Горький поднялся на трибуну, косо поглядел в свои записи.
– Я тут хотел поговорить о нашей "Всемирной литературе", но, пожалуй, сначала скажу о другом. Ведь что творит Пролеткульт...
И пошел, и пошел...
"...В девятнадцатом году Гумилев читал лекции на курсах Пролеткульта. Сидели перед ним матросы, гимназисты, рабочие. В первый раз взойдя на кафедру, он объявил: "Я синдик пуэзии". В торжественных случаях он произносил: "пуэт", "пуэзия". Они поняли, что синдик - это некто весьма важный. С тех пор верили уже каждому его слову. И очень его любили. Когда он перебирался из Царского в Петроград, - с поездами перебои были, - так эти пролет-культы всю его мебель, столы, этажерки на руках перетаскали.
А я одно время читал лекции бывшим проституткам. Их собрали в особый дом в Разливе - перевоспитывать. Навезли туда реквизированных швейных машинок, а шить было не из чего. Да и машинки многие неисправны. Девицы бесились от безделья, соблазняли своих воспитателей, те с ними пьянствовали, блудили. Одного за другим двух начальников дома расстреляли. А третий - этакий аскетический чекист - стал их просвещать. Привез к ним Коллонтай, она речь произносила: "Дорогие сестры по классу!" Некоторые свистели, другие каверзные вопросы задавали.

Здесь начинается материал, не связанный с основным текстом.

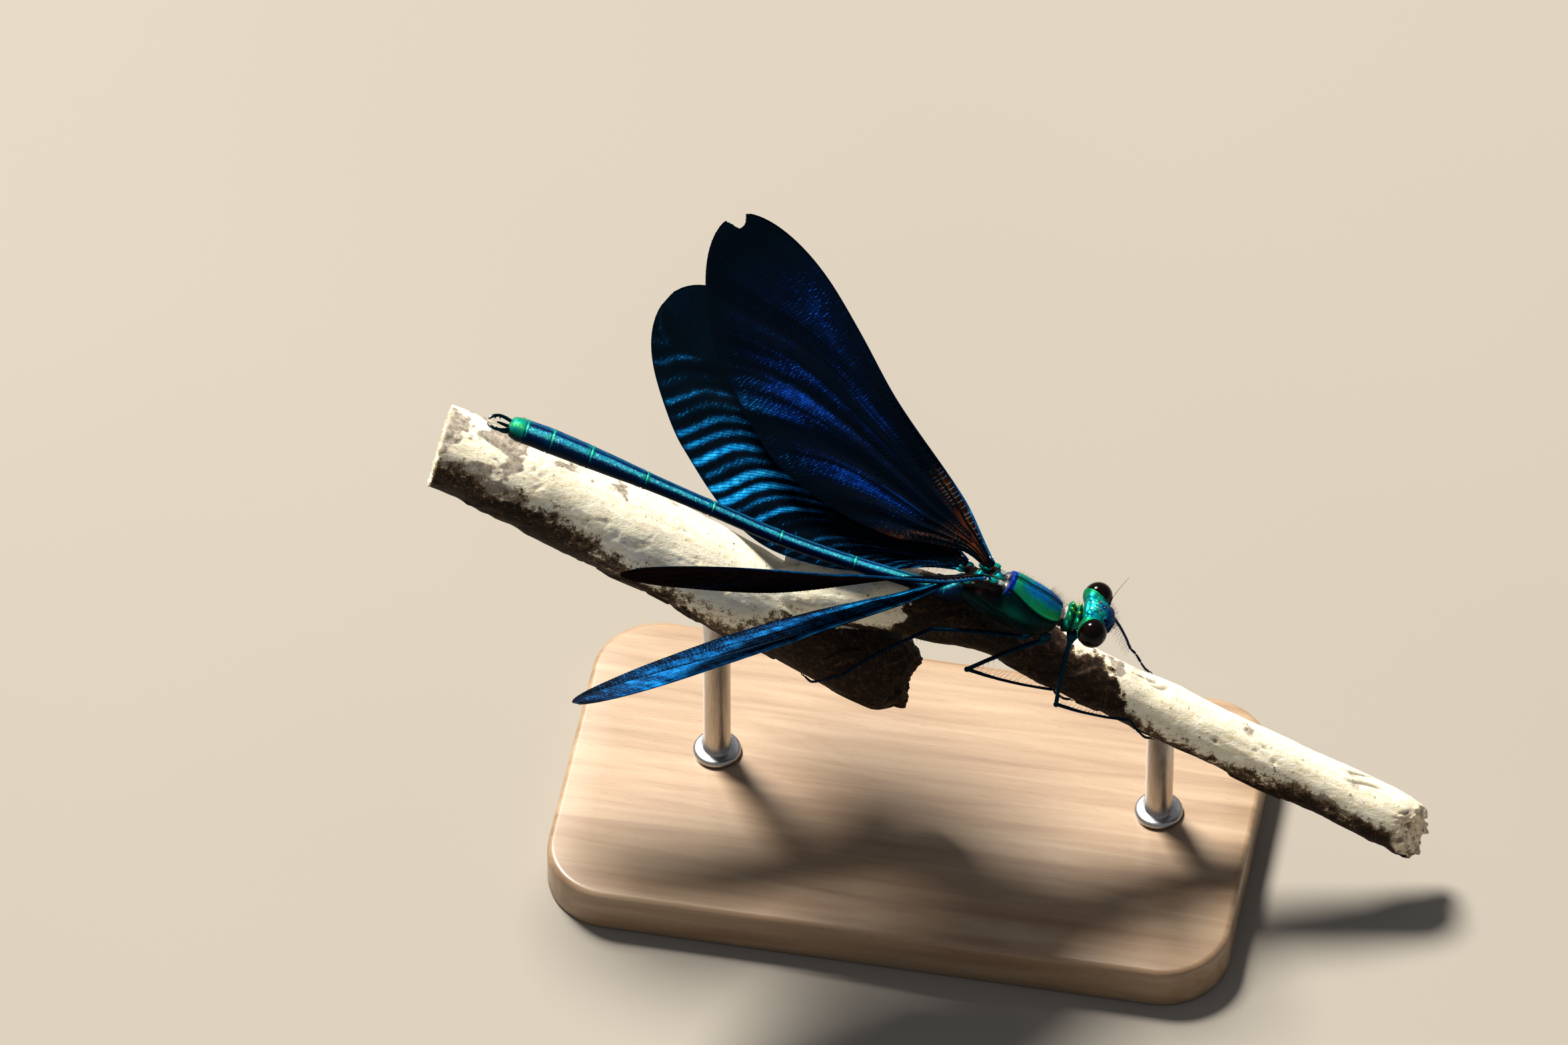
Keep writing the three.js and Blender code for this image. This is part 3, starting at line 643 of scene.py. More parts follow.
def veins(name):
    """The veins as thin bars: long ones that fan out to the trailing edge, and short ones across."""
    wing = WINGS[name]
    bodies, marks, roots = [], {k: [] for k in ("blue", "cyan", "brown", "upper")}, []

    def lay(t, s, radius, sides=5, both=False, bright=0.35):
        """One long vein; both makes its underside as bright as its top."""
        q = wing.vein_at(t, s)
        line = wing.place(t, s, pleat(wing, t, s, q))
        if name == "wing_fore_left":
            keep = ~in_notch(wing, line)
            stop = len(keep) if keep.all() else int(np.argmin(keep))
            if stop < 3:
                return
            t, s, q, line, radius = t[:stop], s[:stop], q[:stop], line[:stop], radius[:stop]
        rings = tube_rings(line, radius, sides, wing.upper)
        points, faces = capped_grid(rings)
        blue, cyan, _ = glow(name, t, s, q, line)
        for key, value in (("blue", blue * bright), ("cyan", cyan), ("brown", 0 * blue)):
            marks[key].append(np.concatenate([np.repeat(value, sides), [value[0], value[-1]]]))
        facing = ((rings - line[:, None]) @ wing.upper > 0) | both
        marks["upper"].append(np.concatenate([facing.ravel().astype(float), [0.5, 0.5]]))
        roots.append(np.concatenate([np.repeat(np.stack([t, s], -1), sides, 0),
                                     [[t[0], s[0]], [t[-1], s[-1]]]]))
        bodies.append((points, faces))

    def thin(t, at_root, at_end):
        return at_root + (at_end - at_root) * np.linspace(0, 1, len(t)) ** 0.8

    full = np.linspace(0.004, 0.997, 110)
    lay(full, 0 * full, thin(full, 0.1, 0.05), 7, True, 1.0)
    at_tip = np.where(full < 0.97, 1, (1 - full) / 0.03)
    lay(full, wing.strip(full) * at_tip, thin(full, 0.085, 0.03), 7, False, 0.8)
    before = np.linspace(0.01, NODUS, 60)
    lay(before, wing.strip(before) * 0.5 * (1 - smooth(NODUS - 0.02, NODUS, before)),
        thin(before, 0.06, 0.045), 5)

    def level(k):
        """The order of vein k: the lower the number, the later it starts."""
        return 8 if k % 8 == 0 else 4 if k % 4 == 0 else 2 if k % 2 == 0 else 1

    def end_of(k):
        return 1 - 0.95 * (k / ENDINGS)

    def start_of(k):
        first = VEIN_STARTS[level(k)] if k % 24 == 0 or level(k) < 8 else 0.1 + 0.07 * (k % 16 > 0)
        return max(first * end_of(k), 0.012)

    def on_field(t, f):
        ahead = wing.strip(t)
        return np.clip(ahead + (1 - ahead) * f, 0, 0.9995)

    for k in range(ENDINGS + 1):
        first, last = start_of(k), min(end_of(k), 0.996)
        if last - first < 0.01:
            continue
        t = np.linspace(first, last, max(6, int((last - first) * 90)))
        sides = 5 if level(k) == 8 else 4
        lay(t, on_field(t, wing.sweep(t, k / ENDINGS)), thin(t, VEIN_SIZES[level(k)], VEIN_TIP), sides)
    branches = []
    for j in range(9):
        first = 0.1 + 0.085 * j
        t = np.linspace(first, 0.992, max(8, int((1 - first) * 70)))
        share = (1 - (j + 1) / 10) * smooth(0, 1, (t - first) / (1.05 - first)) ** 0.55
        lay(t, on_field(t, wing.sweep(t, 0.0) * share), thin(t, 0.04, VEIN_TIP), 4)
        branches.append((first, 1 - (j + 1) / 10))

    # Cross veins, as the two ends (t, s) of each.
    pairs = []

    def rungs(first, last, upper_line, lower_line, apart, seed):
        """A row of cross veins between two long ones."""
        count = int((last - first) * wing.length / apart)
        if count < 1:
            return
        jitter = scatter(np.arange(count), seed) * 0.5
        t = first + (np.arange(count) + 0.25 + jitter) * apart / wing.length
        t = t[t < last]
        pairs.append(np.stack([t, upper_line(t), t, lower_line(t)], -1))

    for step in (8, 4, 2, 1):
        for k in range(0, ENDINGS + 1 - step, step):
            first = max(start_of(k), start_of(k + step))
            last = end_of(k + step) if step == 1 else min(start_of(k + step // 2), end_of(k + step))
            rungs(max(first, 0.02), min(last, 0.985), lambda t, k=k: on_field(t, wing.sweep(t, k / ENDINGS)),
                  lambda t, k=k: on_field(t, wing.sweep(t, (k + step) / ENDINGS)), CROSS_GAP, k * 16 + step)

    def branch(j):
        if j < 0:
            return lambda t: on_field(t, wing.sweep(t, 0.0))
        if j > 8:
            return wing.strip
        first, share = branches[j]

        def line(t):
            return on_field(t, wing.sweep(t, 0.0) * share
                            * smooth(0, 1, (t - first) / (1.05 - first)) ** 0.55)
        return line

    for j in range(-1, 9):
        first = 0.06 if j < 0 else branches[j][0]
        middle = branches[j + 1][0] if j < 8 else 0.97
        rungs(first + 0.01, middle, branch(j), branch(9), CROSS_GAP_FRONT, 900 + j)
        if j < 8:
            rungs(middle, 0.97, branch(j), branch(j + 1), CROSS_GAP_FRONT, 950 + j)
    rungs(0.03, NODUS, lambda t: 0 * t, wing.strip, 0.42, 990)
    rungs(NODUS, 0.965, lambda t: 0 * t, wing.strip, 0.5, 991)
    ends = np.concatenate(pairs)
    ta, sa, tb, sb = ends.T
    a = wing.place(ta, sa)
    spread = np.linalg.norm(wing.place(tb, sb) - a, axis=1)
    keep = (spread > 0.06) & (scatter(np.arange(len(ends)), 7) > 0.03)
    ta, sa, tb, sb = ends[keep].T
    qa, qb = wing.vein_at(ta, sa), wing.vein_at(tb, sb)
    a = wing.place(ta, sa, pleat(wing, ta, sa, qa))
    b = wing.place(tb, sb, pleat(wing, tb, sb, qb))
    if name == "wing_fore_left":
        keep = ~(in_notch(wing, a) | in_notch(wing, b))
        ta, sa, tb, sb, qa, qb, a, b = (v[keep] for v in (ta, sa, tb, sb, qa, qb, a, b))
    radius = CROSS_VEIN + 0.006 * (sa < 0.02) * (ta < 0.25)
    points, faces = prisms(a, b, radius, radius, wing.upper, 4)
    bodies.append((points, faces))
    # Each cross vein's blue is raised at random, as painted glints.
    for key, va, vb in zip(("blue", "cyan", "brown"), glow(name, ta, sa, qa, a), glow(name, tb, sb, qb, b)):
        lift = 1.1 + 2.6 * scatter(np.arange(len(va)), 3) ** 2 if key == "blue" else 1.0
        marks[key].append(np.clip(np.repeat(np.stack([va * lift, vb * lift], 1).ravel(), 4), 0, 1))
    marks["upper"].append(np.tile([1, 0.5, 0, 0.5], 2 * len(a)))
    roots.append(np.repeat(np.stack([ta, sa, tb, sb], -1).reshape(-1, 2), 4, 0))
    points, faces = gather(bodies)
    return points, faces, {k: np.concatenate(v) for k, v in marks.items()}, np.concatenate(roots)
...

Я им рассказывал об античной поэзии, о Пушкине, о Некрасове. Слушали, в общем, хорошо, как занятные побасенки.
Новый начальник нашел им работу - соскребывать надписи с могильных плит.
Тогда комендантом Петрограда был племянник Зиновьева, пригожий мальчишка, фат. Он любил декадентскую поэзию. Содержал красавицу, то ли артистку, то ли графиню. Ходил всегда в черной коже - фуражка, куртка, галифе. А за ним два огромных дога.
Этот комендант задумал крематорий учредить, первый в России. Выбрал здание старых бань с большими печами. Со всех кладбищ свозили мраморные надгробия, соскребывали надписи, а потом этими плитами облицовывали здание.
Однажды он пригласил меня все по поводу этого крематория в свою штаб-квартиру, в Адмиралтейство. Вечер. Все двери заперты. И он открывал их, стреляя из маузера в замок. Так прошли целую анфиладу - бах, бах у каждой двери.
Для торжественного открытия крематория трупы специально в морге выбирали. Я тогда считал нужным воспитывать детей на суровой правде, взял с собой Колю и Лиду. Они и выбрали труп какого-то нищего старика, тощий, синий. Он долго не мог сгореть. Жару не хватало.
Комендант приехал с любовницей, произнес речь о новом быте, об огненном погребении".
Некоторые из этих рассказов мы за несколько лет слышали дважды, трижды в кругу разных людей. События, характеристики, многие подробности не изменялись. Видимо, давно уже были обкатаны, превратились в законченные художественные миниатюры.
Но каждый раз он говорил так увлеченно, словно вот-вот сейчас вспоминает впервые.
"Казалось, он растрачивает себя в этих бесконечных изустных рассказах. Но так только казалось. На самом же деле он в них заряжался, как аккумулятор во время движения автомобиля. Это был непрерывный, проверенный годами и десятилетиями тренаж памяти", - писал литературовед С. Машинский.